_To be done:_ Only the number is wanted: tally the lines below that contain the word "joints".
-- BEGIN Records for this task --
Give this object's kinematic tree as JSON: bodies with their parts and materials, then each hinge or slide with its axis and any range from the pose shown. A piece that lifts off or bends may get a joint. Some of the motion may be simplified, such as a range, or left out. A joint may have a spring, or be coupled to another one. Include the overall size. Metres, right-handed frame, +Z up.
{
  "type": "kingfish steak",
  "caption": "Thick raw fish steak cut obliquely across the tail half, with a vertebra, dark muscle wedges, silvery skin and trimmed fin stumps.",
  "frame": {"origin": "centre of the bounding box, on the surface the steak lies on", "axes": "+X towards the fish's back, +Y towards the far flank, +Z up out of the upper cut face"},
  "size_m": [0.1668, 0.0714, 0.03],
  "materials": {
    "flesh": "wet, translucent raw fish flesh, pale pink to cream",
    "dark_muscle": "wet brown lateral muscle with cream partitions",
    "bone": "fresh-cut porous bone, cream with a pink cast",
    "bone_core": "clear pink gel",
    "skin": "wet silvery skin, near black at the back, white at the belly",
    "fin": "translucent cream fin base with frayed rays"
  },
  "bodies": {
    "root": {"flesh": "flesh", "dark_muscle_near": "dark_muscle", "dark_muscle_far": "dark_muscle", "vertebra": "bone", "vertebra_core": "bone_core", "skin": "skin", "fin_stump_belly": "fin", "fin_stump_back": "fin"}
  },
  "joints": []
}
-- END Records for this task --
-- BEGIN Records for this task --
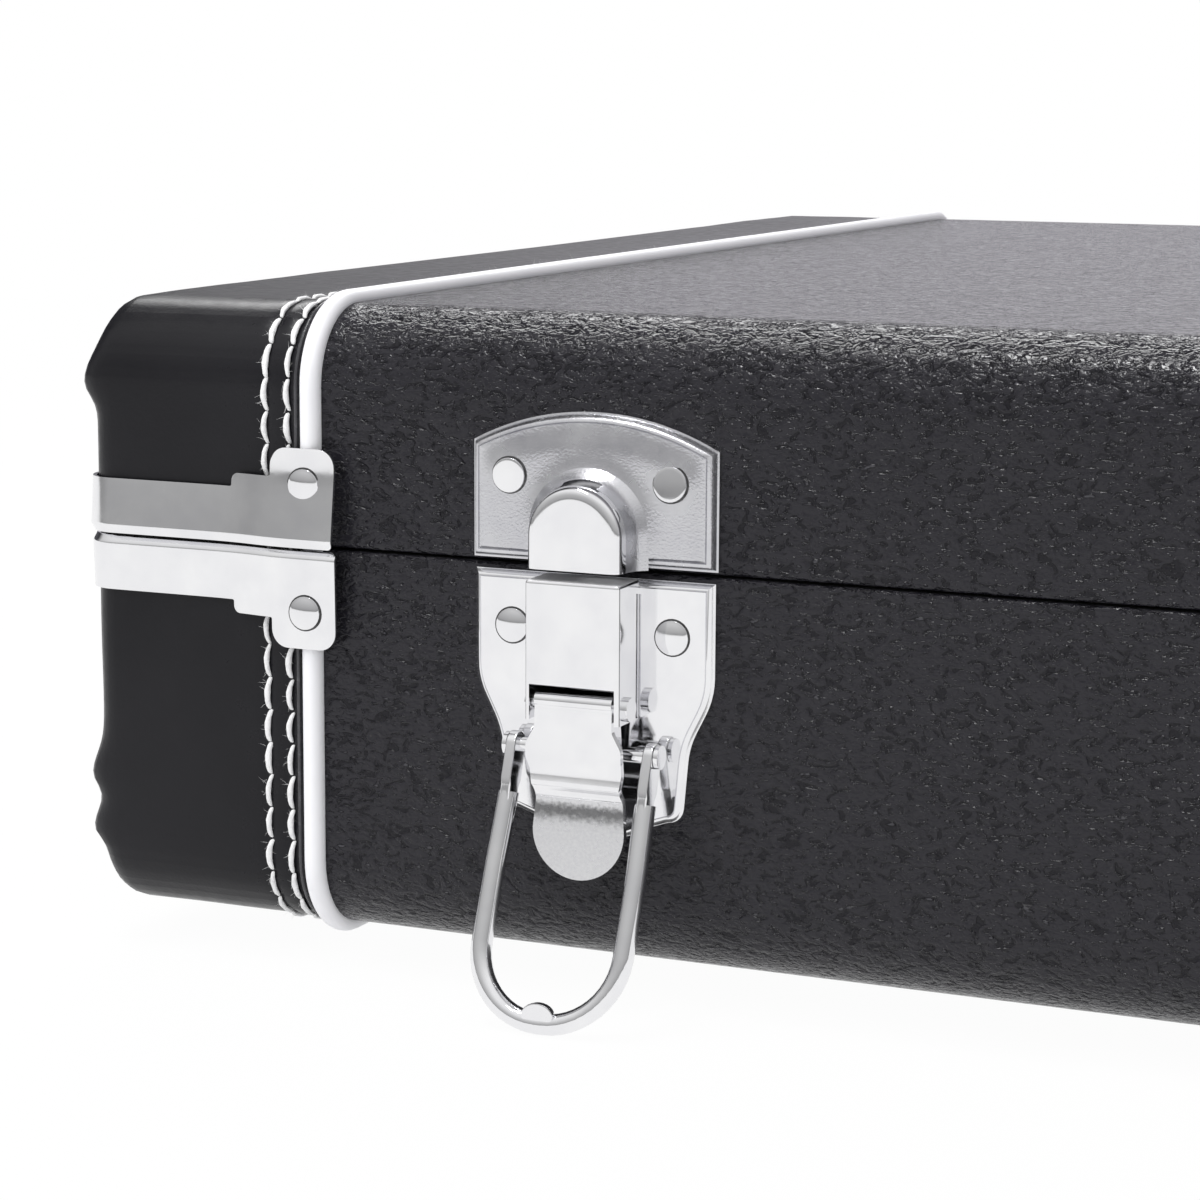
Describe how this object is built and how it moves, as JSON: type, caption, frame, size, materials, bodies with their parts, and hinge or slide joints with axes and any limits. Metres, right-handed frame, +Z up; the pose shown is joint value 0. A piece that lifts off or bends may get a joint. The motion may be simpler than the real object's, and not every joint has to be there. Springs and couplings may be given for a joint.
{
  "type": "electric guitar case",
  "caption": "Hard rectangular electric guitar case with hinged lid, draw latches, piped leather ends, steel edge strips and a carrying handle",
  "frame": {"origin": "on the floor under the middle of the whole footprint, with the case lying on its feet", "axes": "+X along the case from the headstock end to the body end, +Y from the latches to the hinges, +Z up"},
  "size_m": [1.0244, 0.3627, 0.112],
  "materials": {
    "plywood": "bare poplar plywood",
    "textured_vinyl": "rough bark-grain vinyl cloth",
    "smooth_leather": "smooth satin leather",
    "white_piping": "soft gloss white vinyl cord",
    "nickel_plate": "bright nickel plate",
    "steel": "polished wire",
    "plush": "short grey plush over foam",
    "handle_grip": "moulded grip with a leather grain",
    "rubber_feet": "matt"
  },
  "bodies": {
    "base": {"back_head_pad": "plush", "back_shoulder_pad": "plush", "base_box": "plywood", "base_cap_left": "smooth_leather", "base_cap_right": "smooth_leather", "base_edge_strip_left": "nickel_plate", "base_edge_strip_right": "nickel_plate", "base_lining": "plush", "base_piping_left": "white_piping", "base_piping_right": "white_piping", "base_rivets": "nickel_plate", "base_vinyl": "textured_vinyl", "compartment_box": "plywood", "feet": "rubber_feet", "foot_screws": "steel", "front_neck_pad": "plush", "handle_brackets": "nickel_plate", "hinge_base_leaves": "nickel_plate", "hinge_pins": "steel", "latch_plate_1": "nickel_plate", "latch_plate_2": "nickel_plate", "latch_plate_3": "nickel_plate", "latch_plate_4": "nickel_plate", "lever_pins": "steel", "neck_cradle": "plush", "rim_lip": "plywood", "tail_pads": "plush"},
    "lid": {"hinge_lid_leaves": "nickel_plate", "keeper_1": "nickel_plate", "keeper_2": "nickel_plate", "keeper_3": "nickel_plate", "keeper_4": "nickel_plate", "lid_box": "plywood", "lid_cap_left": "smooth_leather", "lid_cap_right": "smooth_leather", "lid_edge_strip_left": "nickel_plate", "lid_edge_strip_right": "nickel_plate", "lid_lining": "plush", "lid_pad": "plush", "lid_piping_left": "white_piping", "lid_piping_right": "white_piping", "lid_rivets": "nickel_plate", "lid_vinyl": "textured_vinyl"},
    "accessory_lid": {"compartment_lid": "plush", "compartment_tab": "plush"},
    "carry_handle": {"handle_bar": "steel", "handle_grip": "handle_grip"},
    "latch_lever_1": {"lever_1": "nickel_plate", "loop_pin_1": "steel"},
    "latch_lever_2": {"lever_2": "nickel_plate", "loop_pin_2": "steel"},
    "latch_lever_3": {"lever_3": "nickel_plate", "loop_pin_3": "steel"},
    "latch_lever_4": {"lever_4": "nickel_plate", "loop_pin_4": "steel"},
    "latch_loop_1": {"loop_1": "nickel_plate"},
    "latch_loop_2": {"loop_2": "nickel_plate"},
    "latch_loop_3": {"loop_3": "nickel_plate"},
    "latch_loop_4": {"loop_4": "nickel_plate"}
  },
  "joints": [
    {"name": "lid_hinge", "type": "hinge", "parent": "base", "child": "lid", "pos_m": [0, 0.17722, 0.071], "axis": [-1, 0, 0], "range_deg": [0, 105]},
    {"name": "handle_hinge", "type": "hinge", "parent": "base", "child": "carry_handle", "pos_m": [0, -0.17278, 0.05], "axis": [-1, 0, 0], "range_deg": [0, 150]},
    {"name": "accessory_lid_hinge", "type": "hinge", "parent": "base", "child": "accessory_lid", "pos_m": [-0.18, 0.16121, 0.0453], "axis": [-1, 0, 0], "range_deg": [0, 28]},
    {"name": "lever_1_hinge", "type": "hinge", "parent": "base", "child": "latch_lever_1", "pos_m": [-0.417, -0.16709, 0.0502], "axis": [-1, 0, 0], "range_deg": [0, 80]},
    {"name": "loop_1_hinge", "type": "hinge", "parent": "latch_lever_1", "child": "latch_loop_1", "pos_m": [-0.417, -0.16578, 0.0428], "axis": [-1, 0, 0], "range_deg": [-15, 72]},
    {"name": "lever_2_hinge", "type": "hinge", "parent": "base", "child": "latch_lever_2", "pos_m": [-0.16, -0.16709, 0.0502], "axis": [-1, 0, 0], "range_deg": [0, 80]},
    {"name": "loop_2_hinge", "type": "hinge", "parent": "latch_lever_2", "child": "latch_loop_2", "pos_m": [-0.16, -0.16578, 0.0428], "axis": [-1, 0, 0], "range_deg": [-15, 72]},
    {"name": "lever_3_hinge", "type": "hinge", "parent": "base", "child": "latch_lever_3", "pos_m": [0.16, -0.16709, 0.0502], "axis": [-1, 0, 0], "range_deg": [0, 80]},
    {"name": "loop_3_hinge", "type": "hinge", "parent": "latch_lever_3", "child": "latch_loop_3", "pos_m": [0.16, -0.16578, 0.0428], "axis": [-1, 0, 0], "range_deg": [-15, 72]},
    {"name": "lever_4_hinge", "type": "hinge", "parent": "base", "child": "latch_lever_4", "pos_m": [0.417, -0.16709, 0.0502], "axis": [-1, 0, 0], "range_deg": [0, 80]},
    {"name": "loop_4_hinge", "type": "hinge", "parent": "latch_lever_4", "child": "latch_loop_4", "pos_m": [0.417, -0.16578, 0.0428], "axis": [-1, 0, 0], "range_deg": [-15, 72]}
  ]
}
-- END Records for this task --
_Complete answer:_ 3